A necessidade de congelar gastos em busca de redução de juros e inflação e retomada do crescimento é um discurso seguro e até mesmo esperado por parte de Meirelles e Temer. Porém, ele se torna inconsistente ao não buscar alteração nas despesas com o gigantesco e oneroso funcionalismo público nacional. Segundo estudo do IPEA, nos últimos 13 anos – período correspondente aos dois mandatos de Lula e ao trágico Governo Dilma – , o salário dos servidores cresceu em média três vezes mais que o dos trabalhadores da iniciativa privada e 33% acima da inflação. Tudo isso, claro, à custa da verba paga pela população. A esperança é a tão falada Reforma da Previdência, que tende a vir após a aprovação da PEC 241. Ainda assim, é pouco.

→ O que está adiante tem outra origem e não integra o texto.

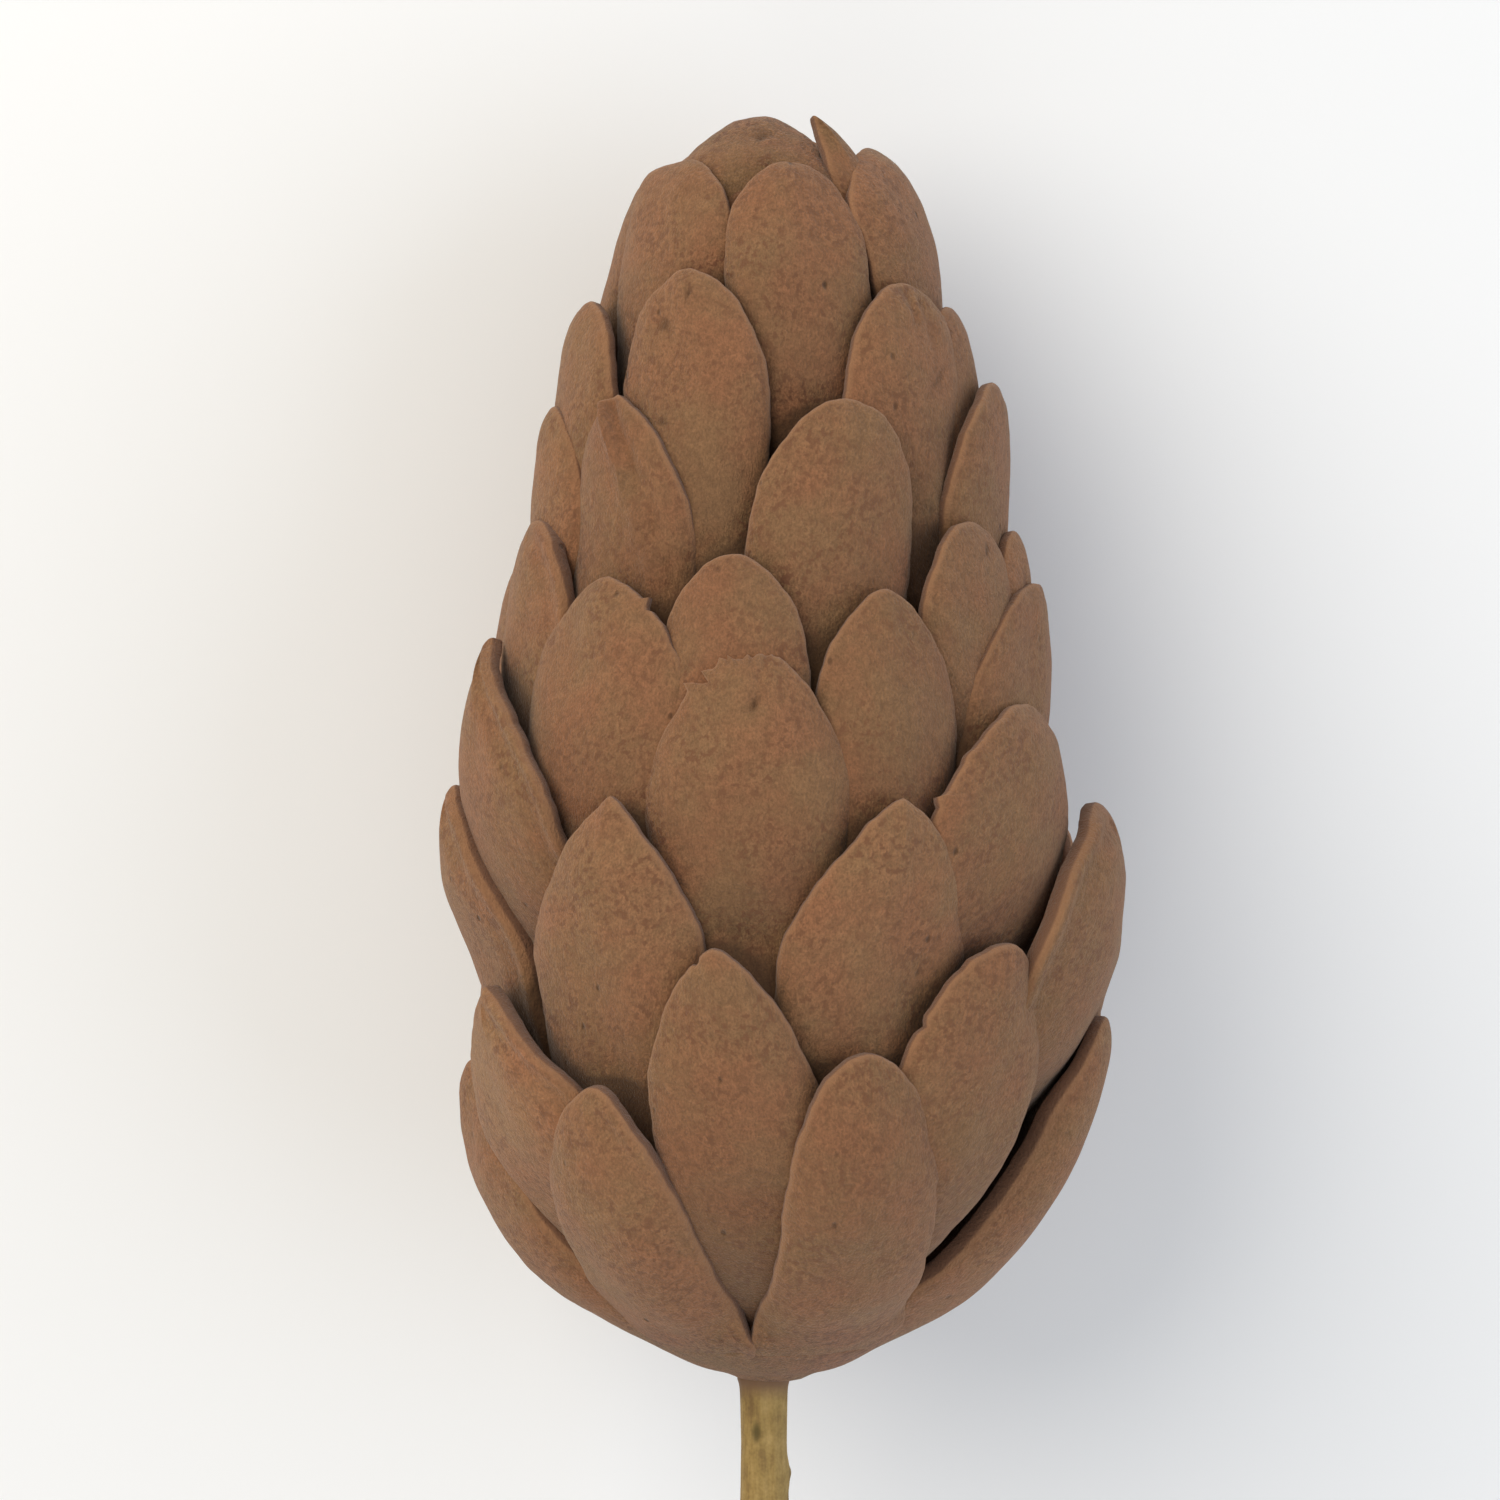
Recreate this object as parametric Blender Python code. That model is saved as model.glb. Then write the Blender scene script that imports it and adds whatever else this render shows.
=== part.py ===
"""Closed, felted cone with leaf-like scales, on its own cut stem, lying on its side.

The head is worked out in a frame of its own: height runs up its axis from the stem, turn goes round
the axis from the side that faces up, and lift stands out from its outline. It is then laid down on
z = 0 with its tip towards +Y. Metres and radians in the mesh, millimetres and degrees in the lists.
"""
import math
import random

import bmesh
import bpy
from mathutils import Vector

MM = 0.001

# Outline of the closed head, height and radius in millimetres, from the stem up to the tip
OUTLINE = [
    (0.0, 0.0), (0.0, 1.9), (0.5, 3.2), (1.7, 6.6), (7.0, 15.5), (14.0, 20.9), (21.1, 23.0), (28.0, 23.5),
    (36.0, 24.0), (44.5, 22.7), (58.7, 18.6), (72.9, 15.1), (81.4, 11.8), (87.2, 7.2), (89.7, 0.0),
]
STEPS_BETWEEN_POINTS = 16

# Scales
BLADE_THICKNESS = 1.4 * MM
SCALE_CROWN = 0.5 * MM
TIP_CURL = 0.5 * MM
TIP_CURL_LENGTH = 6.0 * MM
ROOT_DEPTH = 3.6 * MM
LIP_LENGTH = 6.0 * MM
SINK_LIMIT = 22.0 * MM
ROOT_WIDTH_SHARE = 0.95
SMALLEST_BEND = 6.0 * MM
SMALLEST_SLANT = 0.05
DEEPEST_SHARE = 0.5
LOWEST_ROOT = 1.5 * MM
WIDEST_FOR_RADIUS = 0.62
TOP_FULLNESS = 1.6
UNDERSIDE_FULLNESS = 1.3
SCALE_SIDES = 10
SCALE_RINGS = 8
SCALE_RINGS_TO_TIP = 1.5

# How much the hidden scales differ from one another: degrees, millimetres and shares
TURN_SPREAD = 3.0
TIP_HEIGHT_SPREAD = (-2.4, 0.2)
WIDTH_SPREAD = (0.94, 1.0)
POINT_SPREAD = (0.0, 0.7)
LEAN_SPREAD = 0.1
STAND_OFF_SPREAD = (0.0, 0.2)
JITTER_SEED = 2

# Core that the scales stand on
CORE_BELOW_OUTLINE = 3.4 * MM
CORE_FULL_DEPTH_FROM = 0.12
CORE_SIDES = 20
CORE_RINGS = 18
CORE_RINGS_TO_BASE = 1.5

# Stem
STEM_DIAMETER = 3.3 * MM
STEM_LENGTH = 32.0 * MM
STEM_OFFSET = -0.6 * MM
STEM_GAP = 0.3 * MM
WELD_DISTANCE = 0.01 * MM
# Share of the length, sideways shift, shift towards the upper side (mm) and share of the diameter
STEM_COURSE = [
    (0.0, 0.0, 0.0, 1.02), (0.13, 0.02, 0.03, 0.98), (0.27, 0.05, 0.05, 1.05), (0.42, 0.10, 0.02, 0.98),
    (0.58, 0.20, -0.05, 0.97), (0.72, 0.34, -0.12, 1.06), (0.86, 0.42, -0.20, 0.98), (1.0, 0.46, -0.26, 1.0),
]

# How the cone lies: degrees that its tip dips and that it is rolled, and how much is trimmed off its
# lowest scales, so that it rests on small flats
TIP_DOWN = 6.0
ROLL = 2.0
REST_TRIM = 0.35 * MM
GROUND_SIZE = (300 * MM, 300 * MM, 20 * MM)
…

A estratégia é arriscada para um governo que, apesar de legítimo e respaldado pela Constituição, não é legitimado por grande parte da população. Mais que isso: para um homem que afirma não ter interesse pela reeleição e deixará seu cargo em 2018, assumir que sua proposta é o caminho da salvação nacional pelos próximos 20 anos é uma demonstração imensurável de prepotência. Em tempos fugazes de mercados voláteis e instabilidade política e social, grandes erros demoram a ter seus efeitos corrigidos e cobram a conta cada vez mais rapidamente. E você sabe quem vai pagar.